Reproduce precisely the lines between the start of the data below and the line with "return nodes.blend(pale *", both included.

[START]

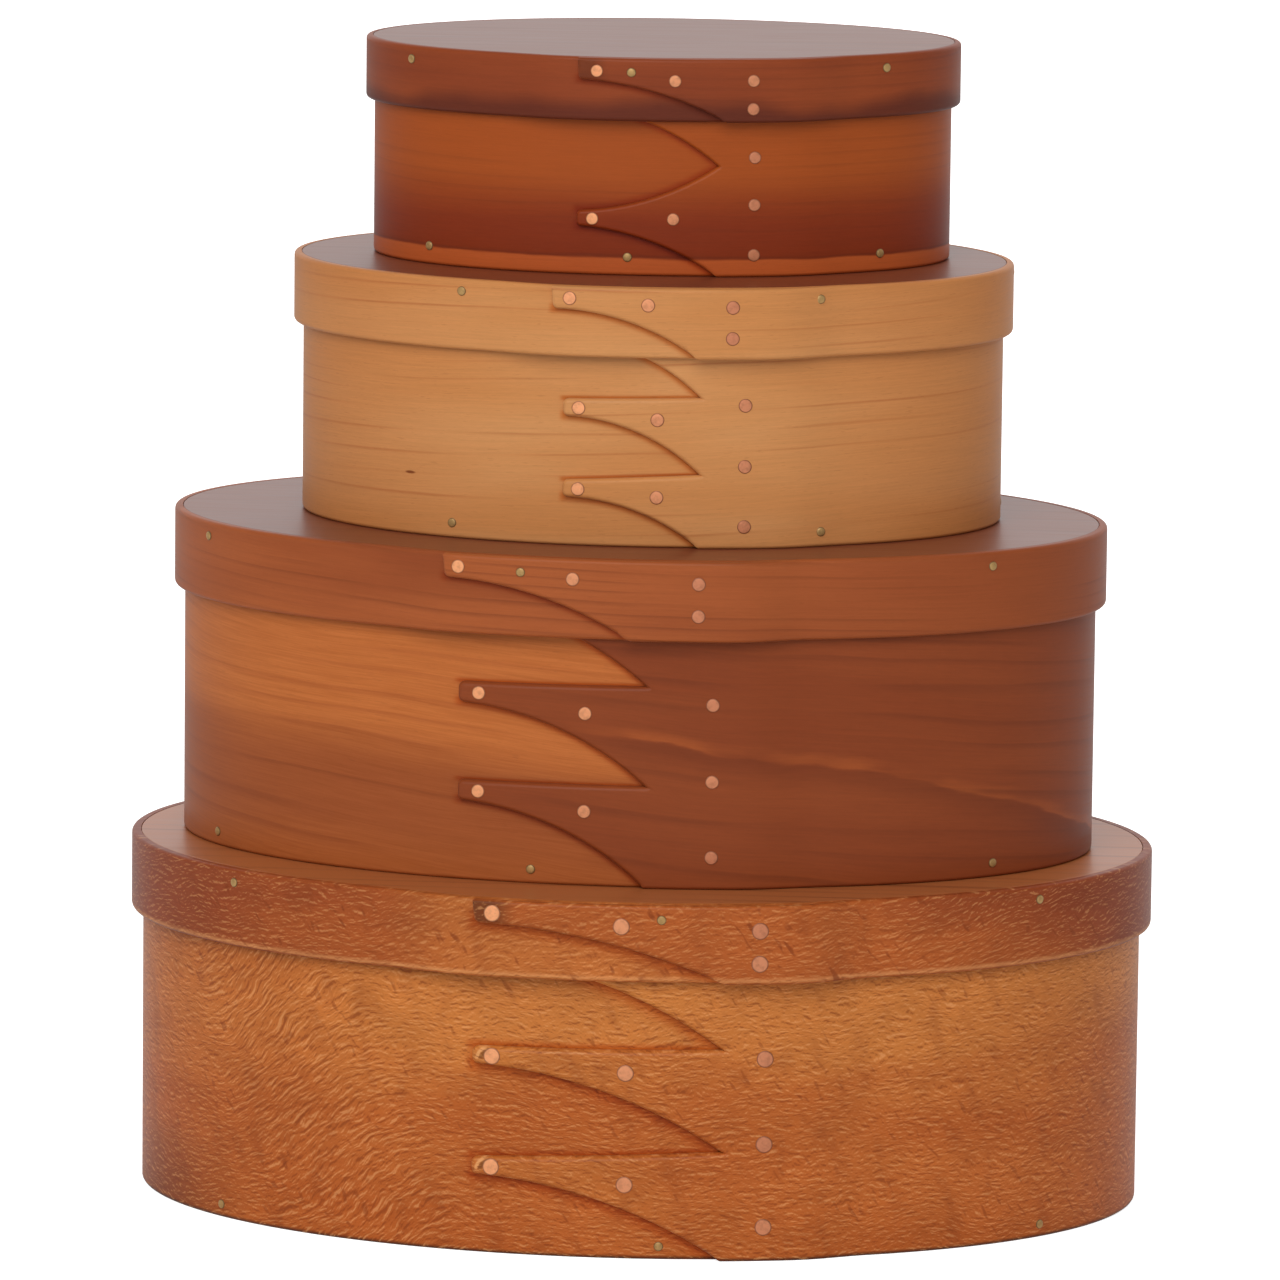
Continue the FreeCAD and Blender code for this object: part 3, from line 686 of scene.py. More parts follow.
def chipped_tip(wood, band, tone, height):
    """A worn crescent between a finger's end and the tack beside it."""
    colours = scene_colours()
    nodes = wood.nodes
    tack_setback, hollow_radius, ridge_radius = 5.2 * MM, 2.9 * MM, 3.9 * MM
    across = (wood.along - band.along_front(band.tip + tack_setback)) * -1.0
    up = wood.height - height + 1.4 * MM
    apart = nodes.math("SQRT", across * across + up * up)
    beside = nodes.smooth(across, 0.3 * MM, 2.0 * MM) * nodes.smooth(up, 0, 1.2 * MM)
    from_hollow = nodes.math("ABSOLUTE", apart - hollow_radius)
    dark = 1 - nodes.smooth(from_hollow, 0.3 * MM, 0.8 * MM)
    from_ridge = nodes.math("ABSOLUTE", apart - ridge_radius)
    pale = 1 - nodes.smooth(from_ridge, 0.2 * MM, 0.6 * MM)
    tone = nodes.blend(dark * beside * 0.7, tone, colours.chip)
    return nodes.blend(pale * beside * 0.8, tone, colours.figured_stroke)


def board_wood(name, seed, tone):
    """An oval board of quiet cherry, its rings running across the height of the bands."""
    wood = plank(name, seed, wander=5.0 * MM)
    nodes = wood.nodes
    nodes.shader.inputs["Specular IOR Level"].default_value = 0.66
    across = nodes.split(wood.log)[1]
    rings = replace(wood, log=nodes.join(wood.along, wood.height, across), bent=across)
    grain = nodes.noise(nodes.stretched(wood.log, (30, 900, 900), wood.shift), 2.0, 0.6)
    tone = nodes.blend(growth(rings, 7 * MM) * 0.4, tone, scene_colours().heart_line)
    tone = shade(nodes, tone, 0.86 + grain * 0.28)
    return nodes.surface(tone, 0.3 + grain * 0.12, grain, 0.012 * MM)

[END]

▶ Exercise output
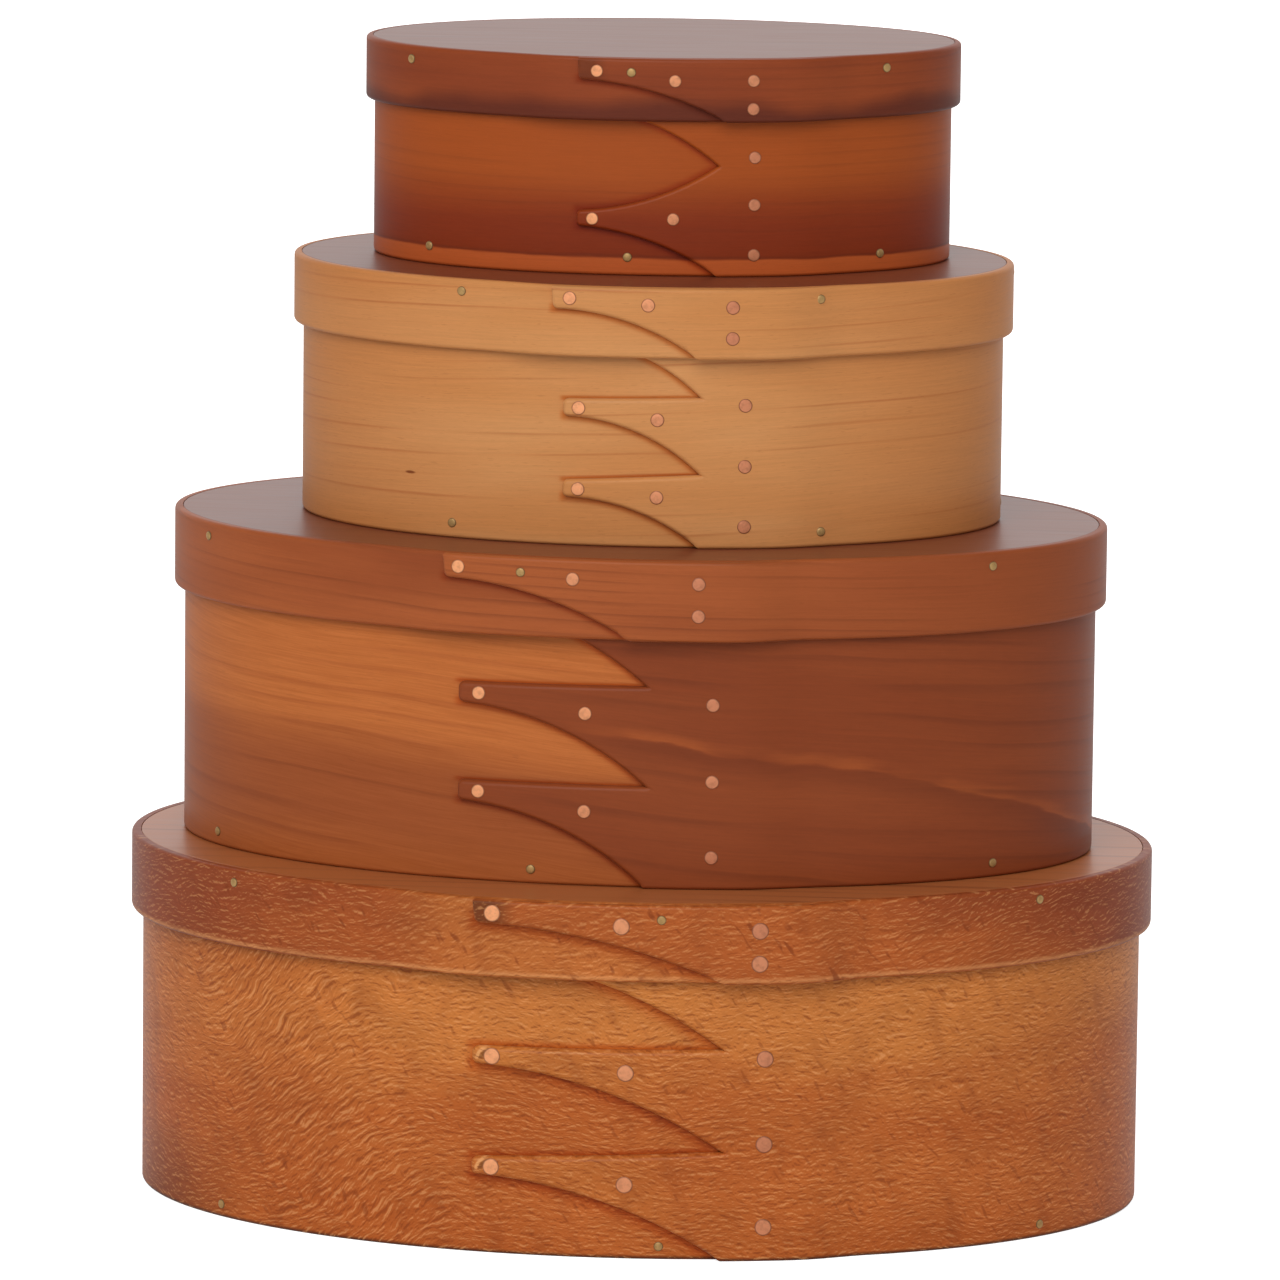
Continue the FreeCAD and Blender code for this object: part 3, from line 686 of scene.py. More parts follow.
def chipped_tip(wood, band, tone, height):
    """A worn crescent between a finger's end and the tack beside it."""
    colours = scene_colours()
    nodes = wood.nodes
    tack_setback, hollow_radius, ridge_radius = 5.2 * MM, 2.9 * MM, 3.9 * MM
    across = (wood.along - band.along_front(band.tip + tack_setback)) * -1.0
    up = wood.height - height + 1.4 * MM
    apart = nodes.math("SQRT", across * across + up * up)
    beside = nodes.smooth(across, 0.3 * MM, 2.0 * MM) * nodes.smooth(up, 0, 1.2 * MM)
    from_hollow = nodes.math("ABSOLUTE", apart - hollow_radius)
    dark = 1 - nodes.smooth(from_hollow, 0.3 * MM, 0.8 * MM)
    from_ridge = nodes.math("ABSOLUTE", apart - ridge_radius)
    pale = 1 - nodes.smooth(from_ridge, 0.2 * MM, 0.6 * MM)
    tone = nodes.blend(dark * beside * 0.7, tone, colours.chip)
    return nodes.blend(pale * beside * 0.8, tone, colours.figured_stroke)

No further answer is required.